Шрифт:
Нет ничего грустнее упущенных возможностей. В религиозных индусах крайне редко ощущаешь печать божественного. Это все равно, что искать у критика из газеты «Temps»{40} или у школьных учителей литературы писательский талант.
Вере у них, как и у нас, придают большое значение.
У входа в храмы зачастую встречаешь двойной кордон нищих с трогательными воззваниями к верующим. Многофигурные группы из дерева: распростертый мужчина — он мертв — и женщина на коленях, которая ошеломленно смотрит на мужчину.
Этой женщине бог (кажется, Шива, точно не помню) пообещал сотню детей.
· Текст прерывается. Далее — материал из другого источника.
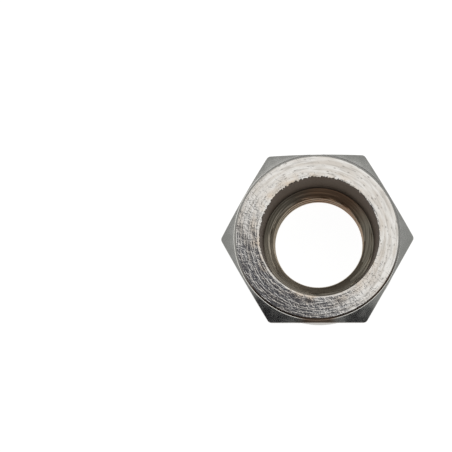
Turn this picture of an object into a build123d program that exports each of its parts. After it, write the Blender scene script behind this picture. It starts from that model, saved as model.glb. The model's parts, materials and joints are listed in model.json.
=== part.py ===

Сотню — но ее муж умер, вот он, перед нею, — а детей у них пока еще всего восемнадцать. И вдовам нельзя выходить замуж второй раз.
«Эй! А как же обещанные сто детей?» Теперь она ждет, что Шива (но может, это был и не Шива) покажет, на что он способен, и, пойманный на слове, под воздействием ее веры воскресит мужа.
Я рассказываю эту историю в том виде, в каком ее представляет скульптурная группа. Однако индусы не заботятся о том, чтобы изображения походили на реальность. [6] Поэтому я склонен думать, что поведение этой женщины на самом деле было все же чуть более почтительным.
6
С их точки зрения, у человека не две руки. У него их восемь, шестнадцать, двадцать, он весь просто утыкан руками.
Какие открытки продают в Индии? Все одного типа — открытки, изображающие человека с точки зрения магических сил. Сияющие окружности на лбу, вокруг пупка, на половых органах… цветы, да разнообразие способностей — вот каким они видят человека.
Вас еще не достаточно поразила неспешность индийского образа мысли?
Индиец крайне нетороплив, всегда хранит самообладание.
Фразы, которые он произносит, звучат, будто их выговаривают по слогам.
Индиец никогда не бегает, и как сам он не побежит по улице, так и мысли не закрутятся быстрее в его голове. Он передвигается шагом, от одного — к другому.
Индиец никогда не проскочит несколько стадий разом. Никогда не станет говорить недомолвками. Не выйдет за рамки. Его антипод — спазм. Индийцу никогда не вызвать потрясения. На 125 000 строк Рамаяны и 250 000 — Махабхараты нет ни одного проблеска.
Индиец никуда не спешит. Он обдумывает свои чувства.
Он — за то, чтобы все шло по порядку, последовательно.
Санскрит — а это самый последовательный язык в мире и самый многозначный — несомненно, самое прекрасное порождение индийского духа, это всеохватный язык, который к тому же дивно звучит, он созерцателен и подталкивает к созерцанию, язык для резонеров, гибкий, чуткий и внимательный, прозорливый и переполненный падежами и склонениями.
В индийце всего в изобилии, и он умеет с этим изобилием управляться, любить сразу целыми списками и при этом ничего не упустить.
Дрона только что умер.{41} Об этом сообщают его отцу.
Отец не торопясь расспрашивает, задает двести сорок вопросов, обстоятельных, неспешных и бесстрастных, не давая никому вставить ни слова.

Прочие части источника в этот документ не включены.